The event at the Boys & Girls Club in the Jordan neighborhood of north Minneapolis was one of 1,400 block parties aimed at preventing crime and drug abuse in the Twin Cities.

Also known as Night to Unite, the program is celebrated in all 50 states on the first Tuesday of every August. Locally, it's grown to include parades, festivals, cookouts, inflatable water slides, magicians, clowns and elaborate block parties -- all in the name of fighting crime.

This year, communities are trying to address new and troubling issues in their neighborhood -- whether it's promoting city health initiatives, talking about home burglaries or finding relief from the effects of the May 22 tornado that devastated north Minneapolis.

"It's very important to do things like this to get to know what's going on in our community," said Marcus Zackery, area director for the Boys & Girls Club. "Whenever there's a storm, you can tell people don't want to come outside and people are suffering from post-traumatic stress, so there's a greater need and I think it will make participation in National Night Out even better."

Because of the heat and a recent thunderstorm that knocked down trees outside of the club, organizers held it inside for the first time.

The kids sang, danced, played inside of a bouncy castle, ate hot dogs and burgers and had their faces painted, while parents talked to one another about neighborhood safety.
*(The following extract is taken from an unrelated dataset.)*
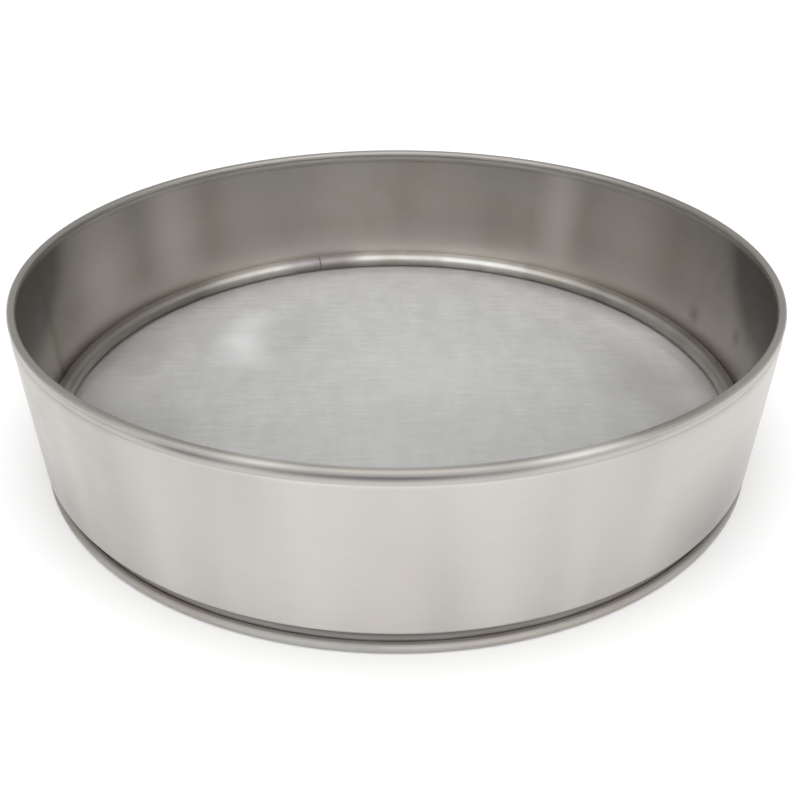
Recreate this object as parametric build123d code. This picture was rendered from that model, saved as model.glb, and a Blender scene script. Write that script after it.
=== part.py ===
from build123d import *

import math
import os

# Drum sieve, in millimetres. It stands on z = 0 and its axis is Z, with +Z up.
# Every piece but the cloth is turned about Z from a section drawn in the plane of radius and height.

# Overall size
wall_outer_radius = 150.0
drum_height = 72.0
wall_thickness = 0.8

# Rim bead: the wall's top edge is rolled inward round a wire, over a shallow neck
rim_wire_diameter = 1.2
rim_set_in = 0.2
rim_edge_gap = 0.5
neck_bend_radius = 4.0
neck_lean = 25.0

# Ledge: the wall's lower edge is turned inward to carry the cloth
ledge_underside_height = 8.5
ledge_bend_radius = 1.4
ledge_width = 7.0

# Base hoop: a flange welded under the ledge, a web, and a foot bead rolled outward round a wire
base_thickness = 0.8
flange_set_back = 0.4
flange_bend_radius = 0.8
foot_wire_diameter = 1.8
foot_flat_depth = 0.15
foot_edge_gap = 0.35

# Wire cloth, as a disc as thick as two crossed wires. A plain grid of openings stands for its fine mesh
cloth_wire_diameter = 0.17
cloth_wire_pitch = 0.42
cloth_edge_clearance = 0.3
cloth_border_width = 2.5
grid_pitch = 23.4

# Retaining ring: a strip rolled into a round tube, with its slit hidden in the corner
ring_diameter = 7.5
ring_strip_thickness = 0.8
ring_slit_width = 2.0
ring_slit_direction = -45.0

# Clearances
wire_clearance = 0.2
seat_gap = 0.05

# Turns, and the headings of the section plane, counted from straight outward towards straight up
QUARTER_TURN = 90.0
HALF_TURN = 180.0
FULL_TURN = 360.0
OUTWARD = 0.0

# Radii and heights that several pieces share
wall_inner_radius = wall_outer_radius - wall_thickness
wall_middle_radius = wall_outer_radius - wall_thickness / 2
ledge_inner_radius = wall_outer_radius - ledge_width
ledge_top_height = ledge_underside_height + wall_thickness
cloth_thickness = 2 * cloth_wire_diameter
cloth_top_height = ledge_top_height + cloth_thickness

# Rim bead: bore, middle line of the sheet, outside, and the bead's centre
rim_bore_radius = rim_wire_diameter / 2 + wire_clearance
rim_curl_radius = rim_bore_radius + wall_thickness / 2
rim_bead_radius = rim_bore_radius + wall_thickness
rim_centre_radius = wall_outer_radius - rim_set_in - rim_bead_radius
rim_centre_height = drum_height - rim_bead_radius

# Foot bead, flush with the wall's outside, with its underside pressed flat at z = 0
foot_bore_radius = foot_wire_diameter / 2 + wire_clearance
foot_curl_radius = foot_bore_radius + base_thickness / 2
foot_bead_radius = foot_bore_radius + base_thickness
foot_centre_radius = wall_outer_radius - foot_bead_radius
foot_centre_height = foot_bead_radius - foot_flat_depth


def section_point(radius, height):
    """A point of the section plane."""
    return Vector(radius, 0, height)


def direction(angle):
    """Unit vector of the section plane at an angle."""
    turn = math.radians(angle)
    return section_point(math.cos(turn), math.sin(turn))


def sheet_section(start, heading, moves, thickness):
    """Section of a sheet whose middle line starts at a point and goes through straight runs and bends.

    A move is (length,) for a straight run, or (radius, angle) for a bend to the left of the way.
    A negative angle bends to the right. Each bend is tangent to the run before it.
    """
    half = thickness / 2
    left_side = []
    right_side = []
    for move in moves:
        to_left = direction(heading + QUARTER_TURN)
        if len(move) == 1:
            end = start + direction(heading) * move[0]
            left_side.append(Line(start + to_left * half, end + to_left * half))
            right_side.append(Line(start - to_left * half, end - to_left * half))
        else:
            radius, angle = move
            side = math.copysign(1, angle)
            centre = start + to_left * (side * radius)
            first_spoke = heading - side * QUARTER_TURN
            spokes = [direction(first_spoke + angle * share) for share in (0, 0.5, 1)]
            left_side.append(ThreePointArc(*(centre + spoke * (radius - side * half) for spoke in spokes)))
            right_side.append(ThreePointArc(*(centre + spoke * (radius + side * half) for spoke in spokes)))
            end = centre + spokes[-1] * radius
            heading += angle
        start = end
    first_edge = Line(right_side[0] @ 0, left_side[0] @ 0)
    last_edge = Line(left_side[-1] @ 1, right_side[-1] @ 1)
    return make_face([first_edge, *left_side, last_edge, *right_side])


def turned(section):
    """The solid that a section makes when it goes once round the axis."""
    return revolve(section, axis=Axis.Z, revolution_arc=FULL_TURN)


def round_bar(centre_radius, centre_height, diameter):
    """A closed ring of round wire."""
    plane = Plane(origin=section_point(centre_radius, centre_height), x_dir=(1, 0, 0), z_dir=(0, -1, 0))
    return turned(plane * Circle(diameter / 2))


def make_drum_wall():
    """The tall hoop: ledge, straight wall, neck, and the bead rolled inward round the rim wire."""
    # The neck takes the sheet inward from the wall and leans it out again to meet the bead's circle
    lean_cosine = math.cos(math.radians(neck_lean))
    lean_sine = math.sin(math.radians(neck_lean))
    inward_step = rim_set_in + rim_curl_radius * (1 - lean_cosine)
    neck_cosine = (1 + lean_cosine - inward_step / neck_bend_radius) / 2
    neck_angle = math.degrees(math.acos(neck_cosine))
    neck_sine = math.sin(math.radians(neck_angle))
    neck_height = neck_bend_radius * (2 * neck_sine + lean_sine)
    straight_top = rim_centre_height - rim_curl_radius * lean_sine - neck_height

    # The rolled edge stops short of the neck by its gap
    neck_inner_radius = wall_inner_radius - 2 * neck_bend_radius * (1 - neck_cosine)
    edge_reach = neck_inner_radius - rim_edge_gap - rim_centre_radius
    edge_angle = FULL_TURN - math.degrees(math.acos(edge_reach / rim_bead_radius))

    ledge_middle_height = ledge_underside_height + wall_thickness / 2
    moves = [
        (wall_middle_radius - ledge_bend_radius - ledge_inner_radius,),
        (ledge_bend_radius, QUARTER_TURN),
        (straight_top - ledge_middle_height - ledge_bend_radius,),
        (neck_bend_radius, neck_angle),
        (neck_bend_radius, -neck_angle - neck_lean),
        (rim_curl_radius, edge_angle + neck_lean),
    ]
    start = section_point(ledge_inner_radius, ledge_middle_height)
    return turned(sheet_section(start, OUTWARD, moves, wall_thickness))


def make_rim_wire():
    """The wire inside the rim bead."""
    return round_bar(rim_centre_radius, rim_centre_height, rim_wire_diameter)


def make_base_ring():
    """The low hoop: flange under the ledge, upright web, and the foot bead rolled outward."""
    flange_inner_radius = ledge_inner_radius + flange_set_back
    flange_middle_height = ledge_underside_height - base_thickness / 2
    web_radius = foot_centre_radius - foot_curl_radius
    flange_run = web_radius - flange_bend_radius - flange_inner_radius
    web_run = flange_middle_height - flange_bend_radius - foot_centre_height

    # The rolled edge stops short of the web by its gap
    edge_reach = foot_edge_gap - foot_bore_radius
    edge_angle = math.degrees(math.acos(edge_reach / foot_bead_radius))

    moves = [
        (flange_run,),
        (flange_bend_radius, -QUARTER_TURN),
        (web_run,),
        (foot_curl_radius, HALF_TURN + edge_angle),
    ]
    start = section_point(flange_inner_radius, flange_middle_height)
    section = sheet_section(start, OUTWARD, moves, base_thickness)

    # The bead's underside is pressed flat where the drum stands
    floor_corners = [
        section_point(foot_centre_radius - foot_bead_radius, -foot_bead_radius),
        section_point(foot_centre_radius + foot_bead_radius, -foot_bead_radius),
        section_point(foot_centre_radius + foot_bead_radius, 0),
        section_point(foot_centre_radius - foot_bead_radius, 0),
    ]
    below_floor = make_face(Polyline(*floor_corners, close=True))
    return turned(section - below_floor)


def make_foot_wire():
    """The wire inside the foot bead."""
    return round_bar(foot_centre_radius, foot_centre_height, foot_wire_diameter)


def make_sieve_cloth():
    """The disc of wire cloth, lying on the flat of the wall's ledge.

    The grid has the same share of open area as the cloth, and it keeps clear of the ledge by its border.
    """
    disc_radius = wall_middle_radius - ledge_bend_radius - cloth_edge_clearance
    open_radius = ledge_inner_radius - cloth_border_width
    opening_width = grid_pitch * (1 - cloth_wire_diameter / cloth_wire_pitch)
    openings_across = int(2 * open_radius / grid_pitch)
    places = GridLocations(grid_pitch, grid_pitch, openings_across, openings_across)
    opening = Rectangle(opening_width, opening_width)
    openings = Sketch() + [place * opening for place in places if place.position.length < open_radius]
    outline = Circle(disc_radius) - (Circle(open_radius) & openings)
    return Pos(Z=ledge_top_height) * extrude(outline, cloth_thickness)


def make_retaining_ring():
    """The rolled ring in the corner of wall and cloth, with its slit towards that corner."""
    ring_radius = ring_diameter / 2
    middle_radius = ring_radius - ring_strip_thickness / 2
    centre_radius = wall_inner_radius - seat_gap - ring_radius
    centre_height = cloth_top_height + seat_gap + ring_radius
    slit_angle = math.degrees(ring_slit_width / middle_radius)
    first_angle = ring_slit_direction + slit_angle / 2
    start = section_point(centre_radius, centre_height) + direction(first_angle) * middle_radius
    moves = [(middle_radius, FULL_TURN - slit_angle)]
    return turned(sheet_section(start, first_angle + QUARTER_TURN, moves, ring_strip_thickness))


pieces = {
    "drum_wall": make_drum_wall(),
    "rim_wire": make_rim_wire(),
    "base_ring": make_base_ring(),
    "foot_wire": make_foot_wire(),
    "sieve_cloth": make_sieve_cloth(),
    "retaining_ring": make_retaining_ring(),
}

os.makedirs("parts", exist_ok=True)
for name, piece in pieces.items():
    export_step(piece, f"parts/{name}.step")
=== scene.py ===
import math

import bpy
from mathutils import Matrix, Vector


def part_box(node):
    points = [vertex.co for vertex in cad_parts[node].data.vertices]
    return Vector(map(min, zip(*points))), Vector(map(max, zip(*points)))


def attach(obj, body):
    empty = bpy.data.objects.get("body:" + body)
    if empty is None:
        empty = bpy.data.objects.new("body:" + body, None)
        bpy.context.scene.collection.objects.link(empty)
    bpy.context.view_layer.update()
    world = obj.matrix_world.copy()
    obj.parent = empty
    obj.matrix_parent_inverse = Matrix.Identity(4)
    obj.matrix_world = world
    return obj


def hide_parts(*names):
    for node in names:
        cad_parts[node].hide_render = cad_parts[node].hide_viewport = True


bl_info = {
    "name": "Drum sieve",
    "version": (1, 0, 0),
    "blender": (4, 5, 0),
    "location": "3D View > Sidebar > Drum sieve",
    "description": "Models a round drum sieve of rolled sheet and wire cloth, with its studio",
    "category": "Add Mesh",
}

MM = 0.001
FULL_TURN = math.tau
QUARTER_TURN = math.pi / 2

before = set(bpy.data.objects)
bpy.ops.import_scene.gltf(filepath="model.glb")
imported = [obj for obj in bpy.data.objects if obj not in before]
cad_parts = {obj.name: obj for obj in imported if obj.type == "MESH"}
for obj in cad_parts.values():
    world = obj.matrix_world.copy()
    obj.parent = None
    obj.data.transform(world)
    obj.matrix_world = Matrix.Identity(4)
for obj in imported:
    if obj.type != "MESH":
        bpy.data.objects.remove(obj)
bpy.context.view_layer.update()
WALL_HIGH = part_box("drum_wall")[1]
CLOTH_LOW, CLOTH_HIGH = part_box("sieve_cloth")


# Sizes, finishes and stage settings

def length_setting(name, description, default):
    """A length that the user can change."""
    return bpy.props.FloatProperty(name=name, description=description, default=default,
                                   subtype="DISTANCE", unit="LENGTH")


def angle_setting(name, description, degrees):
    """An angle that the user can change."""
    return bpy.props.FloatProperty(name=name, description=description, default=math.radians(degrees),
                                   subtype="ANGLE", unit="ROTATION")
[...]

Jennifer Waisenan, a crime prevention specialist for the Jordan, Folwell and Cleveland neighborhoods of north Minneapolis, said there was one block in Folwell that would not be participating because of the tornado.

"There's nobody on the block, really, and they're all trying to get their neighborhood back together," said Waisenan.

Waisenan said that the Jordan neighborhood has seen improvement in recent years, in keeping with the citywide trend of declines in serious crime. Most complaints to the police department involve street-level narcotics, burglaries, loitering and nuisance, she said.

"[National Night Out] gives people in the community a chance to take back their neighborhood and send a message that we're not going to let a few people ruin it for us," said Albert Greene, program director of the Jerry Gamble Boys & Girls Club, which has participated in the event for the past decade.

Last year, San Antonio beat Minneapolis for the No. 1 spot in National Night Out participation for large cities, according to the National Association of Town Watch's rankings. Minneapolis, which has led cities with at least 300,000 residents for seven of the past nine years, was second. St. Paul placed first in the midsized city category, and six other cities in the state earned spots on the list.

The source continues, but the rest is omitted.